Indexes¶
Definition¶
A bring index is a collection of packages.
Each index has a (namespaced) unique name (e.g. gitlab.bring-indexes.binaries); some of the indexes that ship with bring are non-namespaced aliases for a fully-namespaced index names (binaries, in this case).
Each package in a bring index is referred to by a unique (within that index) name. That package name can't contain '.'-characters. That means, bring can resolve every namespaced string like gitlab.bring-indexes.binaries.fd (or its alias binaries.fd) into a globally unique bring package.
Creating an index¶
There are different ways to create an index, but the main one is to just have a folder (in most cases: a remote git repository) containing bring package description files. Those files are basically text files with a .pkg.br-extension, containing a YAML document. Check the binary index to see how such a directory could look like: https://gitlab.com/bring-indexes/binaries
Packages names are derived from the description file name (without the .pkg.br extension), and an index should never contain the same package name more than once (even if they are located in different subfolders), as that can lead to errors or unpredictable outcomes.
Exporting index data¶
As parsing a local or remote folder structure can become slow once such a folder contains a lot of files, it is also possible to 'export' all the package data contained in an index into a single index file. The command for that is:
> bring export-index [path-to-index-folder] No previous index file exists, writing new one... Exporting index to file: /builds/frkl/bring/docs/examples/.bring/this.idx.br
This will create a file [path-to-index-folder]/.bring/this.idx.br, which is a gzipped json file with a snapshot of all the resolved package data of this index. If such a file exists, bring will use that instead of parsing a folder/repository.
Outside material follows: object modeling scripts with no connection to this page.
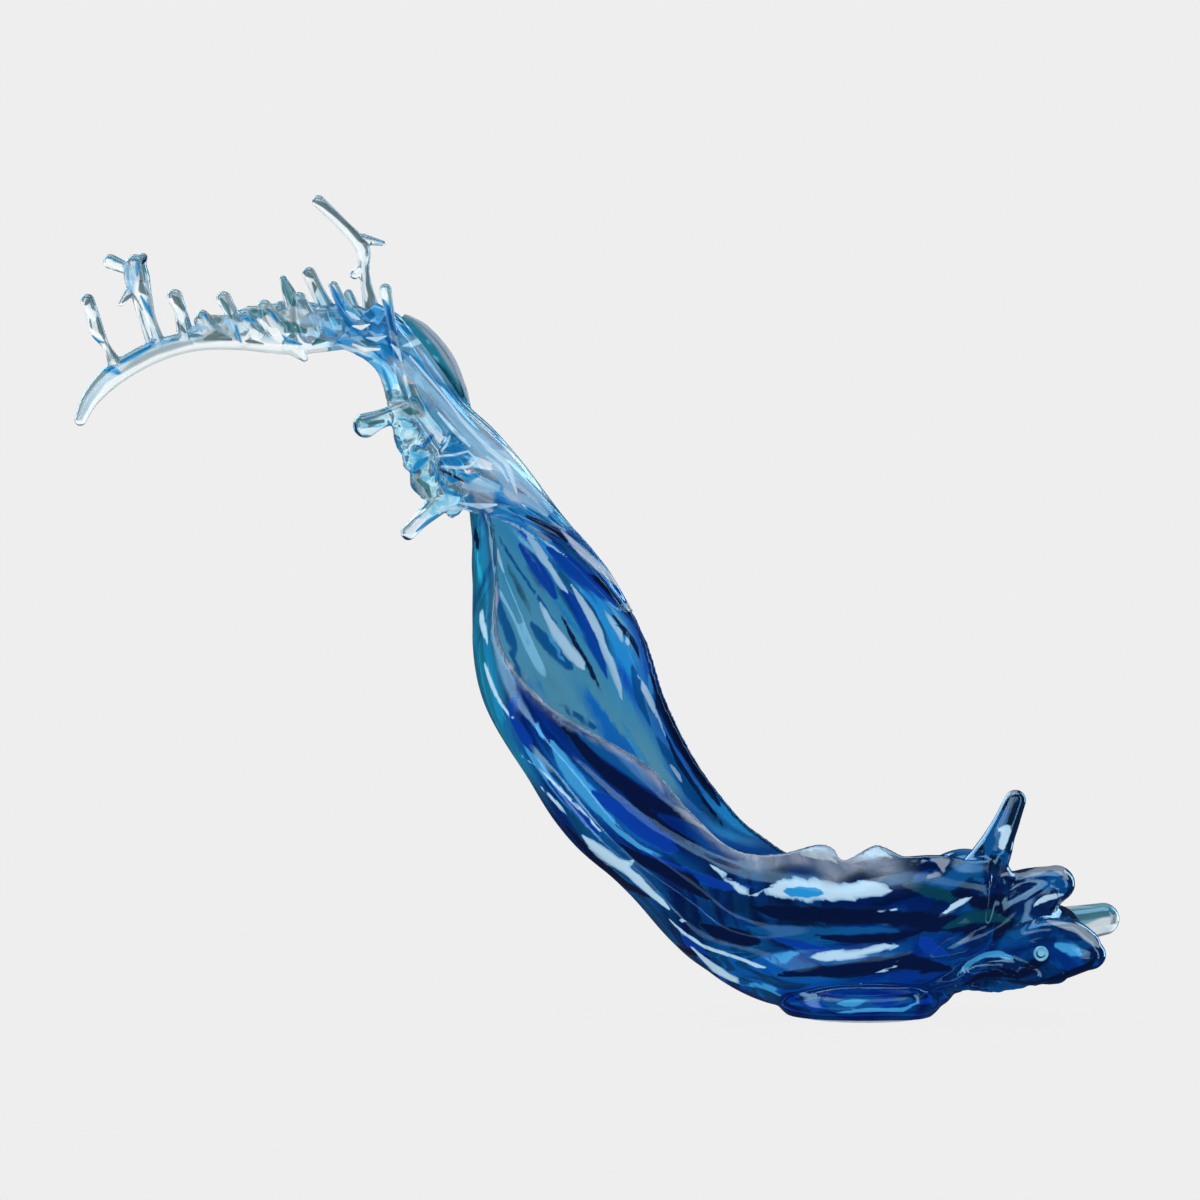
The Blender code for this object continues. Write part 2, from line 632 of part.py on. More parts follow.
def uncut(name, grow=0.0, collection=PARTS):
    """A piece before its seats are cut, or what cuts its neighbours when it grows by the gap."""
    label = name if grow == 0 else name + "_cutter"
    if name in SHEETS:
        return sheet(label, SHEETS[name], grow, collection)
    if name in LIMBS:
        return limb(label, LIMBS[name], grow, collection)
    return drip(label, DRIPS[name], grow, collection)


def seated_pieces():
    """Every resin piece, cut where it seats on its neighbours."""
    pieces = {}
    cutters = {}
    for name, neighbours in SEATS.items():
        for neighbour in neighbours:
            if neighbour not in cutters:
                cutters[neighbour] = uncut(neighbour, BOND_GAP, CUTTERS)
        pieces[name] = cut(uncut(name), [cutters[neighbour] for neighbour in neighbours])
    flat_ground(pieces["foot_block"], PAD_THICKNESS + BOND_GAP)
    return pieces


def middle_of_wall(at, step):
    """The middle of the hull's wall at one of the points across it."""
    ring = sheet_ring(HULL, at, HULL_ACROSS, RIDGE_HEIGHT)
    return (ring[step] + ring[-1 - step]) / 2


def seam_pins():
    """Thin pins that cross the joint of the back sheet and the trough inside their wall."""
    pins = {}
    half_rows = SEAM_PIN_LENGTH / 2 / ROW_SPACING
    wall = Section(*smooth_row(HULL, SEAM_ROW)).wall
    for number, share in enumerate(SEAM_PIN_SHARES, 1):
        step = round(share * (HULL_ACROSS - 1))
        above = middle_of_wall(SEAM_ROW - half_rows, step)
        below = middle_of_wall(SEAM_ROW + half_rows, step)
        pins[f"seam_pin_{number}"] = (
            (above + below) / 2,
            below - above,
            wall - 2 * SEAM_PIN_COVER,
            SEAM_PIN_LENGTH,
            ["back_sheet", "trough_shell"],
        )
    return pins


def surface_of_drip(name, x):
    """How far towards the viewer a drip's surface comes at a place along X."""
    for first, second in zip(DRIPS[name], DRIPS[name][1:]):
        if first[0] <= x <= second[0]:
            share = (x - first[0]) / (second[0] - first[0])
            return first[1] - first[3] + share * (second[1] - second[3] - first[1] + first[3])
    return DRIPS[name][0][1] - DRIPS[name][0][3]


def tail_pins():
    """Dowels from the trough into the palm, and those that hold two of its fingers."""
    end = HULL[-1]
    end_x = (end.left_x + end.right_x) / 2
    pins = {}
    for number, side in ((1, -1), (2, 1)):
        pins[f"palm_pin_{number}"] = (
            place(end_x, side * PALM_PIN_SPREAD, PALM_PIN_HEIGHT),
            Vector((1, 0, 0)),
            PALM_PIN_DIAMETER,
            PALM_PIN_LENGTH,
            ["trough_shell", "tail_palm"],
        )
    front = surface_of_drip("tail_finger_low", LOCK_PIN_X) - LOCK_PIN_PROUD
    pins["tail_lock_pin"] = (
        place(LOCK_PIN_X, front + LOCK_PIN_LENGTH / 2, LOCK_PIN_Z),
        Vector((0, 1, 0)),
        LOCK_PIN_DIAMETER,
        LOCK_PIN_LENGTH,
        ["tail_finger_low", "tail_palm"],
    )
    root, knuckle = (place(*point[:3]) for point in DRIPS["tail_finger_tall"][:2])
    pins["tail_finger_pin"] = (
        root.lerp(knuckle, FINGER_PIN_PLACE),
        knuckle - root,
        FINGER_PIN_DIAMETER,
        FINGER_PIN_LENGTH,
        ["trough_shell", "tail_palm", "tail_finger_tall"],
    )
    return pins


def arm_pins():
    """The dowel that carries the long arm on the crown."""
    in_knot = place(*KNOT[-2][:3])
    in_arm = place(*ARM[2][:3])
    return {
        "arm_pin": (
            (in_knot + in_arm) / 2,
            in_arm - in_knot,
            ARM_PIN_DIAMETER,
            ARM_PIN_LENGTH,
            ["crown_knot", "crest_arm"],
        )
    }


def pin(pieces, name, centre, direction, diameter, length, joined):
    """Adds a dowel and drills its hole into the pieces that it joins."""
    drill = turned(
        name + "_drill",
        centre,
        direction,
        diameter / 2 + PIN_GAP,
        length + 2 * PIN_GAP,
        PIN_SIDES,
        CUTTERS,
    )
    for key in joined:
        pieces[key] = cut(pieces[key], [drill])
    pieces[name] = turned(name, centre, direction, diameter / 2, length, PIN_SIDES, PARTS)
    paint(pieces[name], ACRYLIC)


def build():
    pieces = seated_pieces()
    for name, piece in pieces.items():
        paint(piece, TINTS.get(name, CLEAR))
    for name, size in {**seam_pins(), **tail_pins(), **arm_pins()}.items():
        pin(pieces, name, *size)
    paint(foot_pad(), CLEAR, SILICONE_ROUGHNESS)


build()
for thing in list(CUTTERS.objects):
    bpy.data.objects.remove(thing)
bpy.data.collections.remove(CUTTERS)
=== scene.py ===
import math
import bpy
import numpy as np
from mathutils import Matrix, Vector, noise
from mathutils.kdtree import KDTree


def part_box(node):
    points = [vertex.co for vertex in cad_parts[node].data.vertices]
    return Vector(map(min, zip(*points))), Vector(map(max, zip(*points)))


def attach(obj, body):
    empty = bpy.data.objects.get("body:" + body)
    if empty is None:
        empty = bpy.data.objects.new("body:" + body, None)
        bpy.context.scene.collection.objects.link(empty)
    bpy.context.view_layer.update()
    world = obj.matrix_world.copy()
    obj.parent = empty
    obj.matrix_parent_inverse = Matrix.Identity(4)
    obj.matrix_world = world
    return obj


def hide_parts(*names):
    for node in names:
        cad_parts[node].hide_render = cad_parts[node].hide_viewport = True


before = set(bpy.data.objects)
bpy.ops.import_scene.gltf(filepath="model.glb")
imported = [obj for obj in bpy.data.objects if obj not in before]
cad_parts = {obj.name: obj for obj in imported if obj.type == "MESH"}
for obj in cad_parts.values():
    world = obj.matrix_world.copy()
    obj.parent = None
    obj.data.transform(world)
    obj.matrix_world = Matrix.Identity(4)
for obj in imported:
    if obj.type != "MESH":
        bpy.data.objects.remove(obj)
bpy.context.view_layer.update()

print("wave: frame loaded,", len(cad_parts), "nodes")


# a wrapped socket, so that shader maths reads as maths
class Wire:
    def __init__(self, tree, socket):
        self.tree = tree
        self.socket = socket

    def make(self, kind, settings=None, sockets=None, output=0):
        node = self.tree.nodes.new(kind)
        for key, value in (settings or {}).items():
            setattr(node, key, value)
        feed(node, sockets or {})
        return Wire(self.tree, node.outputs[output])

    def sum(self, operation, *values):
        return self.make("ShaderNodeMath", {"operation": operation}, dict(enumerate(values)))

    def __add__(self, other):
        return self.sum("ADD", self, other)

    def __radd__(self, other):
        return self.sum("ADD", other, self)

    def __sub__(self, other):
        return self.sum("SUBTRACT", self, other)

    def __rsub__(self, other):
        return self.sum("SUBTRACT", other, self)

    def __mul__(self, other):
        return self.sum("MULTIPLY", self, other)

    def __rmul__(self, other):
        return self.sum("MULTIPLY", other, self)

    def __truediv__(self, other):
        return self.sum("DIVIDE", self, other)

    def between(self, low, high):
        return self.make("ShaderNodeMapRange", {"interpolation_type": "SMOOTHSTEP"},
                         {"Value": self, "From Min": low, "From Max": high})

    def blend(self, first, second):
        # self is the share of the second colour
        return self.make("ShaderNodeMix", {"data_type": "RGBA"}, {0: self, 6: first, 7: second}, 2)

    def scaled(self, by):
        return self.make("ShaderNodeVectorMath", {"operation": "MULTIPLY"}, {0: self, 1: by})

    def grain(self, scale, detail=2.0, distortion=0.0, rough=0.5):
        return self.make("ShaderNodeTexNoise", {},
                         {"Vector": self, "Scale": scale, "Detail": detail,
                          "Roughness": rough, "Distortion": distortion})

    def layer(self, name, output=2):
        # a number that the mesh carries, or a vector with output 1
        return self.make("ShaderNodeAttribute", {"attribute_name": name}, output=output)

    def place(self):
        return self.make("ShaderNodeTexCoord", output=3)


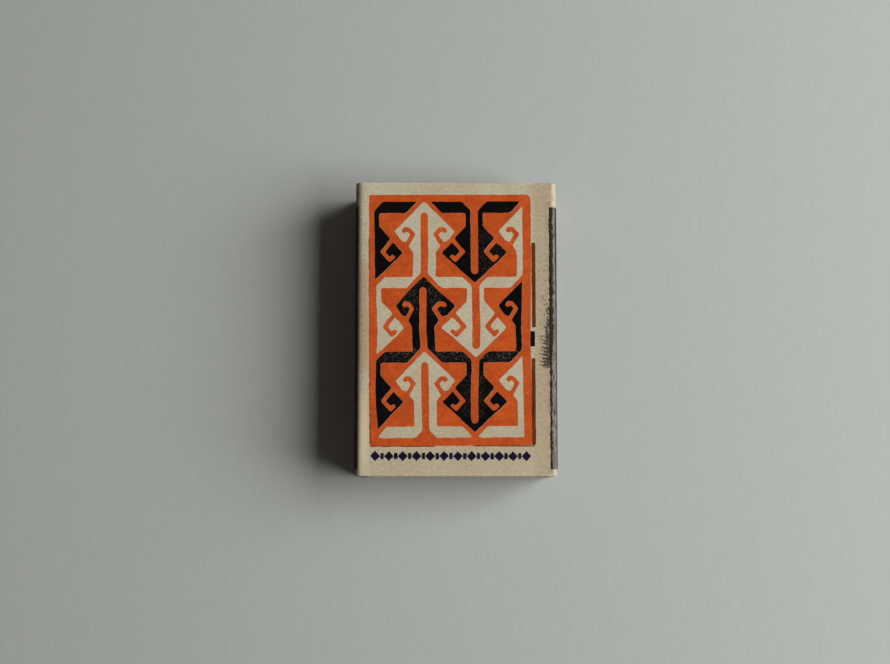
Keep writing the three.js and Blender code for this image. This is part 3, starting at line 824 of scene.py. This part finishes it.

In addition to not having to parse a folder structure anymore, this also makes package version lookups faster, since all the version information is 'frozen' within such an index file. The one disadvantage is that package data is more likely to be out of date than a 'freshly' parsed index folder. This is not always the case though, since bring also caches package version information locally, after the first lookup, which means that issuing a bring update every now and then is advisable.